__WHAT NEEDS TO BE DONE__
Read the records below. Copy each line where the string "shows" occurs.
-- GIVEN RECORDS start --
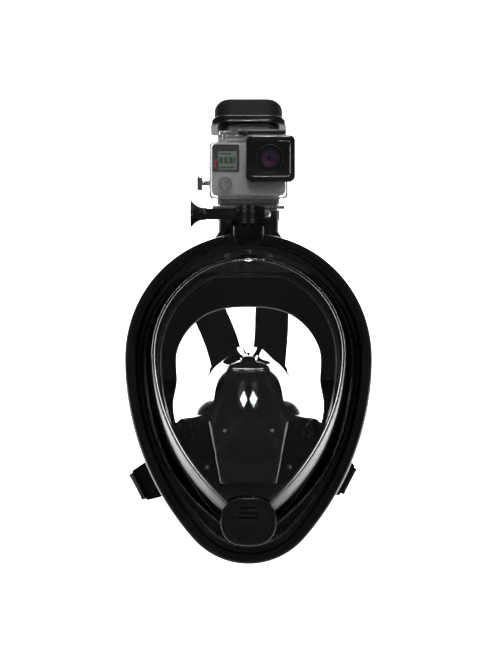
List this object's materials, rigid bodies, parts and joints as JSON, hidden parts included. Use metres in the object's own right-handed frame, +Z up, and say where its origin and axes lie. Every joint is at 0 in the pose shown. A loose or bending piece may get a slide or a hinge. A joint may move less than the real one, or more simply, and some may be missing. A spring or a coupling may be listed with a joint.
{
  "type": "full face snorkel mask",
  "caption": "Egg-shaped full face snorkel mask with domed visor, short dry-top snorkel, chin drain valve, head straps and a tilting action camera in a clear housing.",
  "frame": {"origin": "centre of the face seal: on the mask's widest line, at the middle of the forehead side of the seal", "axes": "+X to the right seen from the front, +Y from the visor towards the wearer's head, +Z up towards the snorkel's top"},
  "size_m": [0.2, 0.1928, 0.376],
  "materials": {
    "frame_black": "glossy black",
    "visor_clear": "clear, lightly smoked",
    "skirt_silicone": "satin black silicone",
    "pocket_silicone": "glossy black silicone",
    "valve_silicone": "pale translucent silicone",
    "valve_plastic": "satin",
    "steel": "bright",
    "tube_plastic": "satin dark grey",
    "collar_plastic": "glossy black",
    "housing_clear": "clear polycarbonate",
    "camera_grey": "fine satin grey",
    "black_plastic": "satin black",
    "window_glass": "coated glass",
    "lens_glass": "coated, purple-red",
    "screen": "dark screen behind clear cover",
    "strap_rubber": "matt black elastic",
    "pad_fabric": "soft padded",
    "float_foam": "closed-cell foam"
  },
  "bodies": {
    "mask": {"front_frame": "frame_black", "rear_frame": "frame_black", "frame_screws": "steel", "visor": "visor_clear", "face_skirt": "skirt_silicone", "nose_pocket": "pocket_silicone", "pocket_studs": "steel", "inhale_seat_right": "valve_plastic", "inhale_seat_left": "valve_plastic", "drain_body": "frame_black", "drain_cover": "black_plastic", "brow_plate": "valve_plastic", "brow_screws": "steel", "snorkel_socket": "frame_black", "tube_gasket": "valve_silicone", "snorkel_tube": "tube_plastic", "cap_collar": "collar_plastic", "dry_top_cap": "tube_plastic", "valve_seat": "valve_plastic", "camera_fork": "black_plastic", "captive_nut": "steel", "strap_anchor_right": "black_plastic", "strap_anchor_left": "black_plastic", "upper_strap_right": "strap_rubber", "upper_strap_left": "strap_rubber", "strap_pad": "pad_fabric", "clip_bracket_right": "black_plastic", "clip_bracket_left": "black_plastic", "clip_pin_right": "steel", "clip_pin_left": "steel", "lower_strap_right": "strap_rubber", "lower_strap_left": "strap_rubber"},
    "camera": {"housing_shell": "housing_clear", "housing_gasket": "valve_silicone", "lens_port_frame": "collar_plastic", "port_window": "window_glass", "camera_body": "camera_grey", "lens_barrel": "black_plastic", "lens_glass": "lens_glass", "camera_screen": "screen", "latch_ears": "black_plastic", "door_hinge_pin": "steel"},
    "door": {"back_door": "housing_clear"},
    "latch_lever": {"door_latch": "black_plastic"},
    "power_key": {"power_button": "steel"},
    "shutter_key": {"shutter_button": "steel"},
    "side_key": {"side_button": "steel"},
    "knob": {"thumb_screw": "black_plastic"},
    "drain_disc": {"drain_flap": "valve_silicone"},
    "inhale_disc_right": {"inhale_flap_right": "valve_silicone"},
    "inhale_disc_left": {"inhale_flap_left": "valve_silicone"},
    "socket_latch": {"tube_latch": "black_plastic"},
    "float": {"float_ring": "float_foam", "float_seal": "valve_silicone"},
    "exhale_leaf_left": {"exhale_flap_left": "valve_silicone"},
    "exhale_leaf_right": {"exhale_flap_right": "valve_silicone"},
    "clip_right": {"side_clip_right": "black_plastic"},
    "clip_left": {"side_clip_left": "black_plastic"},
    "slider_right": {"strap_slider_right": "black_plastic"},
    "slider_left": {"strap_slider_left": "black_plastic"}
  },
  "joints": [
    {"name": "camera_tilt", "type": "hinge", "parent": "mask", "child": "camera", "pos_m": [0, -0.056, 0.1155], "axis": [1, 0, 0], "range_deg": [-15, 60]},
    {"name": "door_swing", "type": "hinge", "parent": "camera", "child": "door", "pos_m": [0, -0.0412, 0.1212], "axis": [-1, 0, 0], "range_deg": [0, 30]},
    {"name": "latch_lift", "type": "hinge", "parent": "camera", "child": "latch_lever", "pos_m": [0.011, -0.058, 0.18], "axis": [1, 0, 0], "range_deg": [0, 45]},
    {"name": "power_press", "type": "slide", "parent": "camera", "child": "power_key", "axis": [0, 1, 0], "range_m": [0, 0.0015], "stiffness_N_per_m": 200},
    {"name": "shutter_press", "type": "slide", "parent": "camera", "child": "shutter_key", "axis": [0, 0, -1], "range_m": [0, 0.0015], "stiffness_N_per_m": 200},
    {"name": "side_press", "type": "slide", "parent": "camera", "child": "side_key", "axis": [1, 0, 0], "range_m": [0, 0.0015], "stiffness_N_per_m": 200},
    {"name": "knob_turn", "type": "hinge", "parent": "mask", "child": "knob", "pos_m": [-0.02, -0.056, 0.1155], "axis": [1, 0, 0], "continuous": true},
    {"name": "drain_lift", "type": "slide", "parent": "mask", "child": "drain_disc", "axis": [0, -1, 0], "range_m": [0, 0.0015], "stiffness_N_per_m": 40},
    {"name": "inhale_open_right", "type": "hinge", "parent": "mask", "child": "inhale_disc_right", "pos_m": [0.04877, -0.01787, -0.05707], "axis": [-0.2373, 0.1177, -0.9643], "range_deg": [0, 25], "stiffness_Nm_per_rad": 0.002},
    {"name": "inhale_open_left", "type": "hinge", "parent": "mask", "child": "inhale_disc_left", "pos_m": [-0.04877, -0.01787, -0.05707], "axis": [-0.2373, -0.1177, 0.9643], "range_deg": [0, 25], "stiffness_Nm_per_rad": 0.002},
    {"name": "socket_latch_press", "type": "hinge", "parent": "mask", "child": "socket_latch", "pos_m": [0, -0.00479, 0.09697], "axis": [-1, 0, 0], "range_deg": [0, 9], "stiffness_Nm_per_rad": 0.05},
    {"name": "float_rise", "type": "slide", "parent": "mask", "child": "float", "axis": [0, 0.4226, 0.9063], "range_m": [0, 0.003]},
    {"name": "exhale_open_left", "type": "hinge", "parent": "mask", "child": "exhale_leaf_left", "pos_m": [-0.0142, 0.03623, 0.18233], "axis": [1, 0, 0], "range_deg": [0, 25], "stiffness_Nm_per_rad": 0.002},
    {"name": "exhale_open_right", "type": "hinge", "parent": "mask", "child": "exhale_leaf_right", "pos_m": [0.0142, 0.03623, 0.18233], "axis": [1, 0, 0], "range_deg": [0, 25], "stiffness_Nm_per_rad": 0.002},
    {"name": "clip_swing_right", "type": "hinge", "parent": "mask", "child": "clip_right", "pos_m": [0.0737, -0.013, -0.0966], "axis": [-0.4552, 0, -0.8904], "range_deg": [-19.5, 17.5]},
    {"name": "clip_swing_left", "type": "hinge", "parent": "mask", "child": "clip_left", "pos_m": [-0.0737, -0.013, -0.0966], "axis": [-0.4552, 0, 0.8904], "range_deg": [-20, 12]},
    {"name": "strap_slider_right", "type": "slide", "parent": "mask", "child": "slider_right", "axis": [-0.5503, 0.6777, 0.4878], "range_m": [-0.012, 0.012]},
    {"name": "strap_slider_left", "type": "slide", "parent": "mask", "child": "slider_left", "axis": [0.59, 0.6386, 0.494], "range_m": [-0.012, 0.012]}
  ]
}
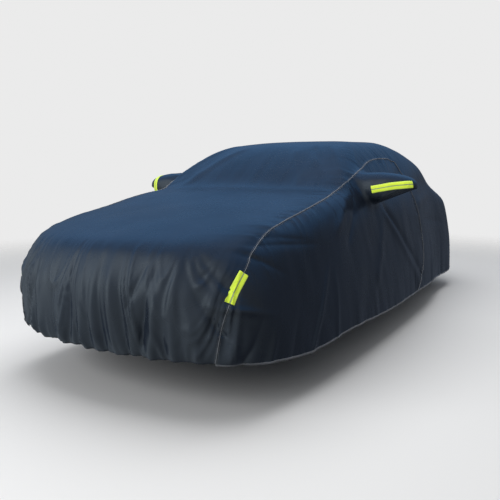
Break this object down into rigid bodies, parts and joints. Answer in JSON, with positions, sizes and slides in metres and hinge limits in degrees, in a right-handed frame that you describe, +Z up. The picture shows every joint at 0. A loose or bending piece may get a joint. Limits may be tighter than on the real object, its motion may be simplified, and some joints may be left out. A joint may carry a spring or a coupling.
{
  "type": "fitted car cover",
  "caption": "Hollow fitted cloth cover for a saloon car, open below, with gathered front skirt, arched side panels, mirror pockets and reflective strips.",
  "frame": {"origin": "under the middle of the roof, where the roof of the car that it hangs on would carry it", "axes": "+Y towards the tail, the nose points to -Y; +X to the car's left side; +Z up"},
  "size_m": [2.2976, 4.8064, 1.3163],
  "materials": {
    "navy_cloth": "satin coated polyester",
    "grey_tape": "woven tape",
    "neon_strip": "reflective tape"
  },
  "bodies": {
    "root": {"top_panel": "navy_cloth", "side_panel_left": "navy_cloth", "side_panel_right": "navy_cloth", "mirror_pocket_left": "navy_cloth", "mirror_pocket_right": "navy_cloth", "hem_binding": "grey_tape", "seam_piping_left_low": "grey_tape", "seam_piping_left_top": "grey_tape", "seam_piping_right_low": "grey_tape", "seam_piping_right_top": "grey_tape", "front_strip_left": "neon_strip", "front_strip_right": "neon_strip", "mirror_strip_left": "neon_strip", "mirror_strip_right": "neon_strip"}
  },
  "joints": []
}
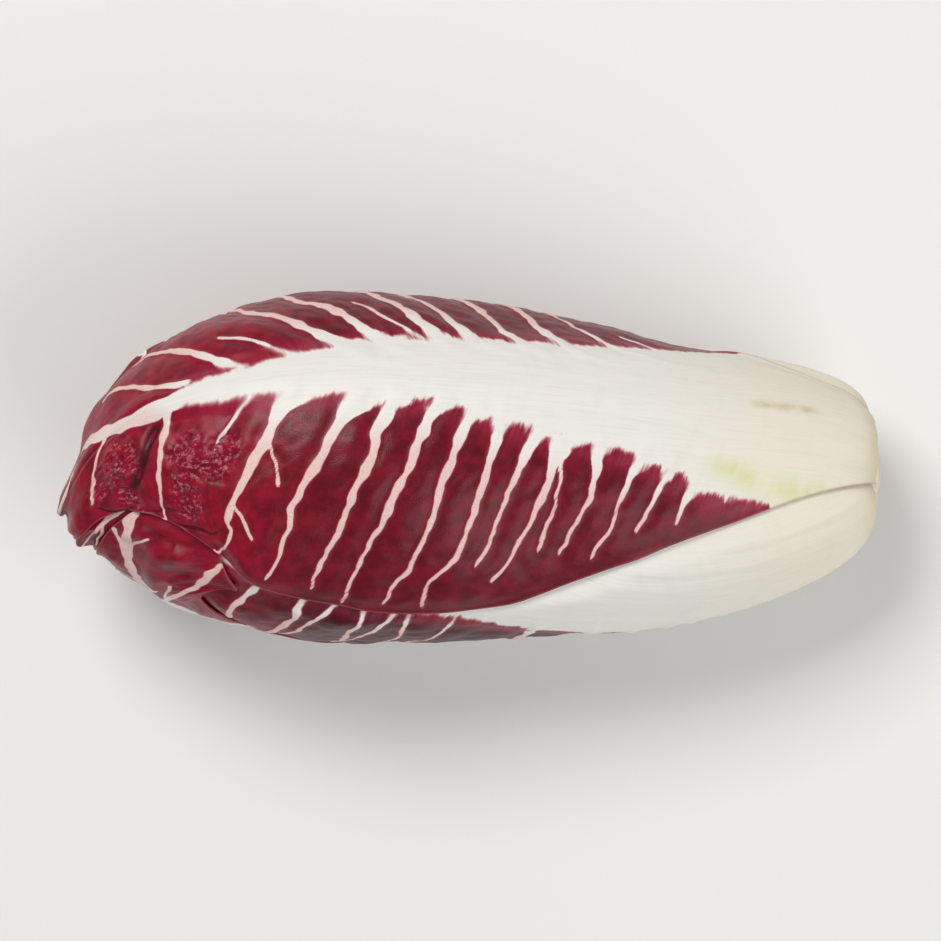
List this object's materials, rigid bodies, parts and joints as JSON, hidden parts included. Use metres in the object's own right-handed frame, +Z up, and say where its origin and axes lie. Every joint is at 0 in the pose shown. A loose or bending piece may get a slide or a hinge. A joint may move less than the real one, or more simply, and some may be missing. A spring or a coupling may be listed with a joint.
{
  "type": "red belgian endive",
  "caption": "Elongated head of red endive lying on its side: white-ribbed dark red leaves wrapped in a tight egg shape round a cut stem.",
  "frame": {"origin": "middle of the underside of the bounding box, on the surface that the head lies on", "axes": "+X towards the cut base, -X towards the tip, +Y across the head, +Z up"},
  "size_m": [0.1594, 0.0698, 0.0624],
  "materials": {
    "leaf": "satin",
    "stem": "matte"
  },
  "bodies": {
    "root": {"leaf_01": "leaf", "leaf_02": "leaf", "leaf_03": "leaf", "leaf_04": "leaf", "leaf_05": "leaf", "leaf_06": "leaf", "leaf_07": "leaf", "leaf_08": "leaf", "leaf_09": "leaf", "leaf_10": "leaf", "leaf_11": "leaf", "leaf_12": "leaf", "leaf_13": "leaf", "stem_core": "stem"}
  },
  "joints": []
}
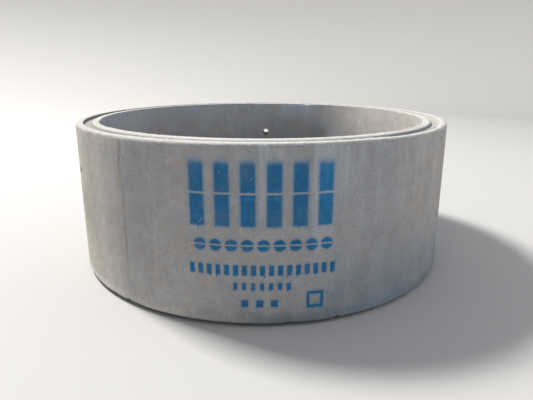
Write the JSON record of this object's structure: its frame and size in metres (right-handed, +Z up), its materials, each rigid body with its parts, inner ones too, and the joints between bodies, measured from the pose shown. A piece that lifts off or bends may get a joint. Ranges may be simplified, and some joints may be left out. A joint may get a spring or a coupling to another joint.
{
  "type": "precast concrete manhole chamber ring",
  "caption": "Precast concrete culvert or manhole ring with a grooved top edge, a tongue under the wall and lifting holes through it.",
  "frame": {"origin": "on the ring's axis, at the level of the lowest face, the face of the tongue", "axes": "+Z up along the ring's axis; -Y is the front, the side that the picture shows; +X to the viewer's right"},
  "size_m": [2.04, 2.0397, 0.768],
  "materials": {
    "concrete": "matt"
  },
  "bodies": {
    "root": {"culvert_ring": "concrete"}
  },
  "joints": []
}
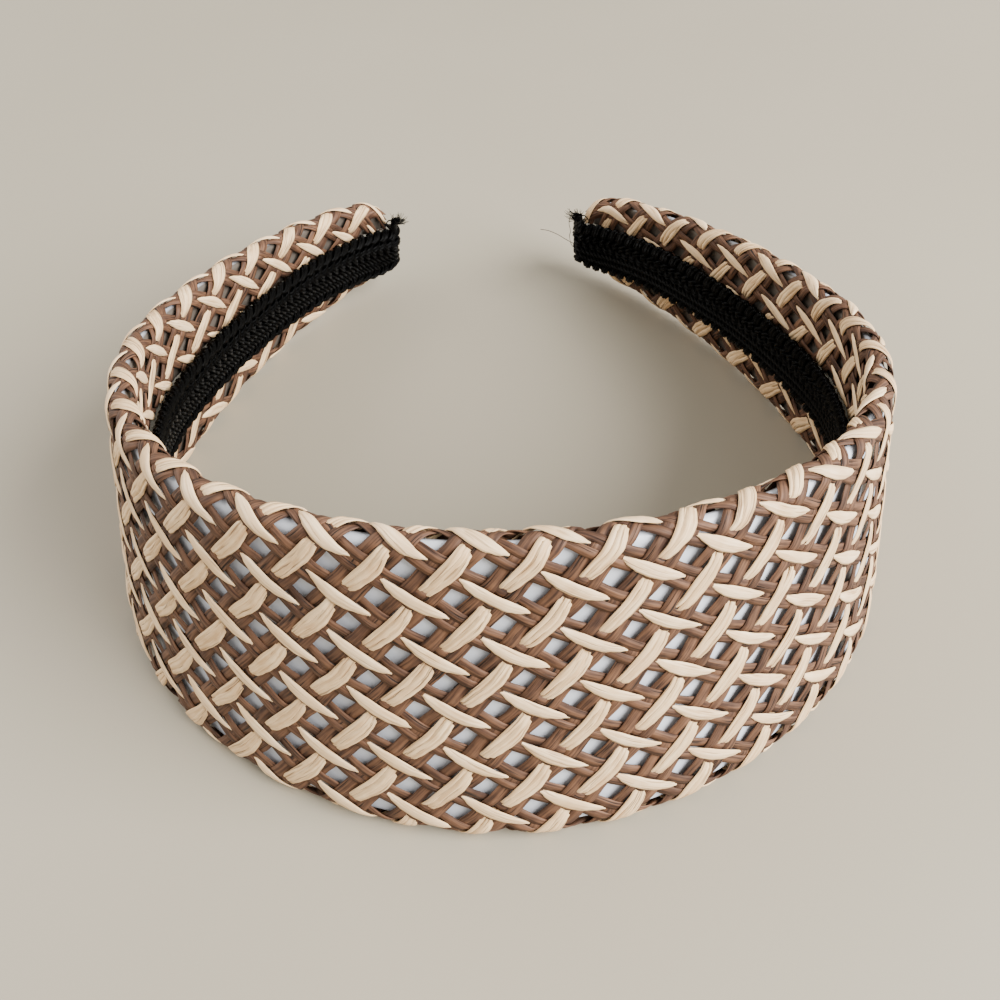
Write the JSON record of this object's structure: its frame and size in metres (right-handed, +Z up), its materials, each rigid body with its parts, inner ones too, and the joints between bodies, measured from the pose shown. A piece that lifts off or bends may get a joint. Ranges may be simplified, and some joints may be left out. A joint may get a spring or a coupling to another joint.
{
  "type": "hair headband",
  "caption": "Wide stiff hair headband: a springy plastic core wrapped in open woven straw cloth, lined with a braided ribbon that folds round both tips.",
  "frame": {"origin": "centre of the object's box on the surface that it rests on, at the bottom of the lower rim", "axes": "+Z up with the band lying on its lower rim, +Y from the crown of the band to its two tips, +X across the band from arm to arm"},
  "size_m": [0.1444, 0.1442, 0.0564],
  "materials": {
    "white_plastic": "smooth, slightly cool white moulded plastic",
    "woven_straw": "open weave of cream and brown straw strands, matt",
    "cream_straw": "flat natural straw strand with fine fibres, satin",
    "brown_straw": "flat brown straw strand with fine fibres, satin",
    "black_braid": "plaited black synthetic cord, soft sheen",
    "clear_glue": "set hot-melt glue"
  },
  "bodies": {
    "root": {"core_band": "white_plastic", "woven_cover": "woven_straw", "braid_trim": "black_braid", "glue_line_upper": "clear_glue", "glue_line_lower": "clear_glue"}
  },
  "joints": []
}
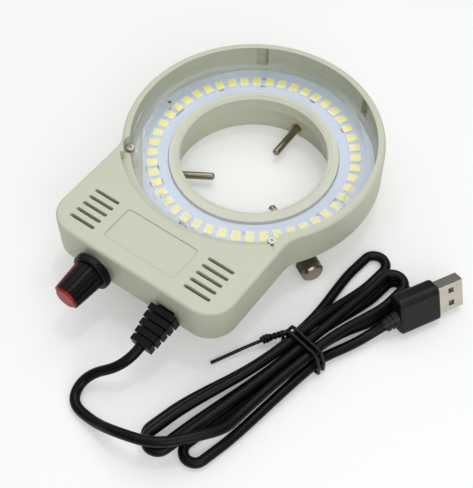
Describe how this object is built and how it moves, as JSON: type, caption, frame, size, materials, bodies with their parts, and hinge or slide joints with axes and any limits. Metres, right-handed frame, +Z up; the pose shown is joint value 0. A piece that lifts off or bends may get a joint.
-- GIVEN RECORDS end --
__FULL ANSWER__
Break this object down into rigid bodies, parts and joints. Answer in JSON, with positions, sizes and slides in metres and hinge limits in degrees, in a right-handed frame that you describe, +Z up. The picture shows every joint at 0. A loose or bending piece may get a joint. Limits may be tighter than on the real object, its motion may be simplified, and some joints may be left out. A joint may carry a spring or a coupling.
  "frame": {"origin": "on the ring's axis, at the level of the lowest face, the face of the tongue", "axes": "+Z up along the ring's axis; -Y is the front, the side that the picture shows; +X to the viewer's right"},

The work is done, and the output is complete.